Wireless communication technology is rapidly transcending its primary applications (e.g., cellular communications) and plays a transformative role as the critical backbone in various emerging new technologies that affect different technological, social, and economic domains. All such technologies are viable at the expense of increasing demands for radio spectrum, which is the key commodity in the wireless industry. Enabling long-term and sustainable wireless infrastructures necessitates technologies that enhance spectrum access efficiency and allow for real-time and fine-granularity spectrum management. The effectiveness of spectrum management critically depends on forming agile and accurate situational awareness of spectrum occupancy states across time and space. This research project focuses on developing a comprehensive analytical framework for forming situational awareness of the spatio-temporal variations in wireless spectrum opportunities. This framework establishes bi-directional interactions with the sensing circuitry.

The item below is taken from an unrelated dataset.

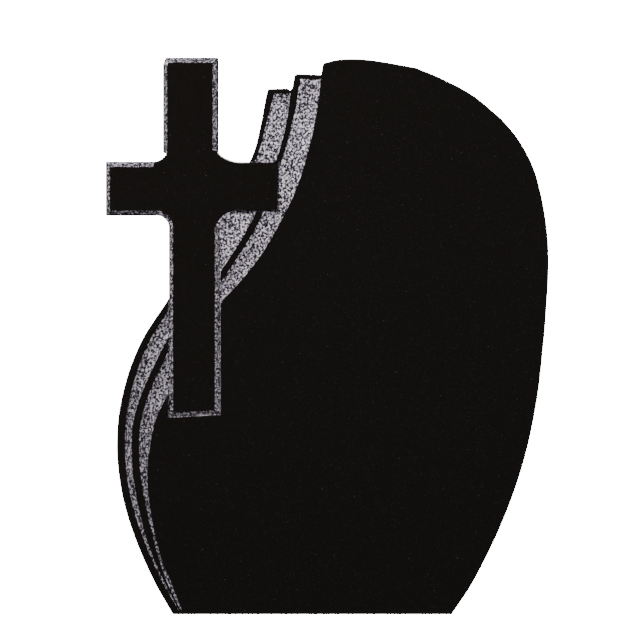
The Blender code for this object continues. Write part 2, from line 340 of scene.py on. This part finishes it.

In the forward direction, it receives measurements collected by the sensors in order to form various detection, inferential, and resource management decisions. In the reverse direction, based on the data deemed necessary for delivering accurate situational awareness, it sends instructions to the sensors on how to proceed with collecting data from various segments of the spectrum. The decisions formed by this framework can also be used for visualizing decisions and alarms. The research tasks of this project include: developing a comprehensive framework that coherently integrates several critical components for innovative spectrum sensing, forming agile inferential decisions, achieving fast computations and fast adaptivity in dynamic settings, and ensuring decision robustness under environment uncertainties.

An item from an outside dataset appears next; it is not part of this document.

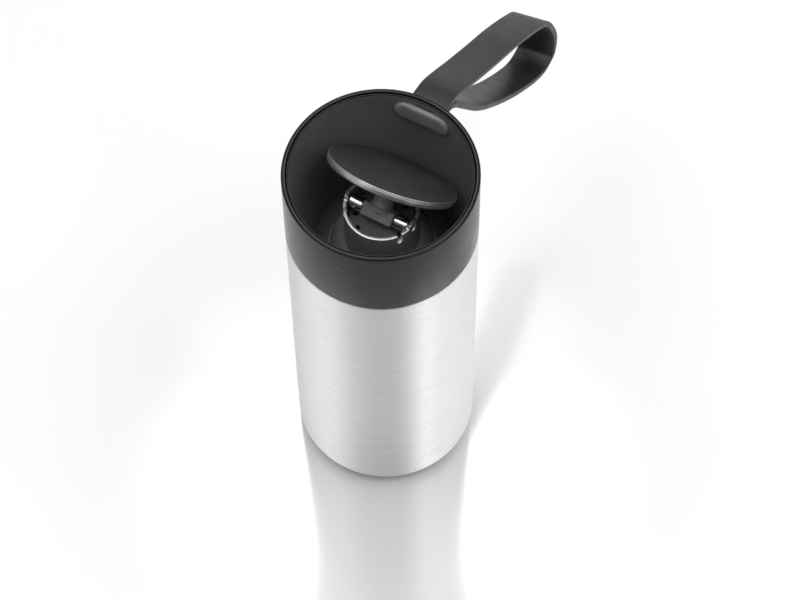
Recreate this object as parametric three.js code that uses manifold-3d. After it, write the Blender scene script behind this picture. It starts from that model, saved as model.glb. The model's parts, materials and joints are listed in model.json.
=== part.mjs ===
// Insulated travel mug: a vacuum vessel, a screw-in drinking lid whose tilting disc works a ring
// valve, and a loop strap. Millimetres, +Z up, origin at the centre of the underside, with the
// strap towards +Y and the drinking side towards -Y. The valve is open, as the disc stands tilted.
import * as THREE from 'three';
import { mergeVertices } from 'three/addons/utils/BufferGeometryUtils.js';
import Module from 'manifold-3d';

const wasm = await Module();
wasm.setup();

// Whole object
const RADIUS = 38;
const HEIGHT = 200;
const GAP = 0.3;
const ROUND = 40;

// Vessel
const COLLAR_BOTTOM = HEIGHT - 38.8;
const MOUTH_TOP = COLLAR_BOTTOM - 0.4;
const SHELL_WALL = 0.8;
const BASE_CORNER = 6.5;
const BASE_Z = 1.6;
const VESSEL_R = 34.4;
const VESSEL_WALL = 0.6;
const VESSEL_FLOOR = 9.6;
const VESSEL_CORNER = 2;
const SHELL_FOOT = BASE_Z + BASE_CORNER + GAP;
const LIP_R = VESSEL_R + VESSEL_WALL + GAP;

// Lid
const COLLAR_WALL = 1.8;
const LINER_R = 35.3;
const LINER_DROP = 6.2;
const LINER_WALL = 1.3;
const FLOOR_TOP = 141.4;
const FLOOR_BOTTOM = FLOOR_TOP - 1.6;
const PLUG_R = 33.5;
const PLUG_BOTTOM = 131.8;
const FLANGE_BOTTOM = MOUTH_TOP + 3.8;

// Valve: the hub stands VALVE_TRAVEL above its closed place
const VALVE_TRAVEL = 2.5;
const TUBE_R = 15;
const TUBE_BORE = 13.5;
const TUBE_TOP = HEIGHT - 25.5;
const DOME_R = 20.8;
const DOME_BOTTOM = FLOOR_TOP + VALVE_TRAVEL + 2.1;
const PIN_Y = -1.5;
const PIN_Z = HEIGHT - 27.8;
const PIN_R = 1.5;
const CAP_TOP = PIN_Z - 5.9;

// Flip disc, in the tilted frame whose origin is the pin and whose +Z is the disc's normal
const TILT = 46;
const DISC_R = 26.5;
const DISC_TOP = 17.4;
const DISC_THICKNESS = 3;
const DISC_Y = -1.9;
const KNUCKLE_HALF = 6.6;
const STEM_R = 4.1;
const STEM_Y = -0.5;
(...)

To develop such a comprehensive framework, this project has several research thrusts, each addressing one aspect of the framework. In each thrust, the project pursues the following two intertwined research objectives: (1) Theoretical Foundations: The first objective is to establish the fundamental limits of forming quickest situational awareness, while recognizing the physical restraints due to the cost of sensing, communication delay tolerance, model uncertainties, and dynamic variations of the beneficiaries of spectrum sensing, which encompass various autonomous wireless applications that operate under distinct protocols and infrastructures. (2) Algorithm Design: Driven by the observations gained from the uncovered fundamental limits, the second objective is to design data analytic tools and mechanisms for forming the quickest situational awareness, which is amenable to real-time and scalable implementation, exhibiting sound decision guarantees, and fully adaptive and responsive to the spatio-temporal variations of the spectrum occupancy status in wideband spectrum. This project will produce a decision-theoretic framework for forming quick and reliable situational awareness of the spectral occupancy states over different segments in wideband spectrum. To achieve this goal, the project will address long-standing open problems in quickest detection of change over networked data, open problems in controlled sensing, as well as challenging problems motivated by the physical constraints of spectrum sensing such as 1) sensing budget, 2) decision-making under model uncertainty, and 3) detecting adversaries that seek to compromise sensing data and distort spectrum sensing decisions.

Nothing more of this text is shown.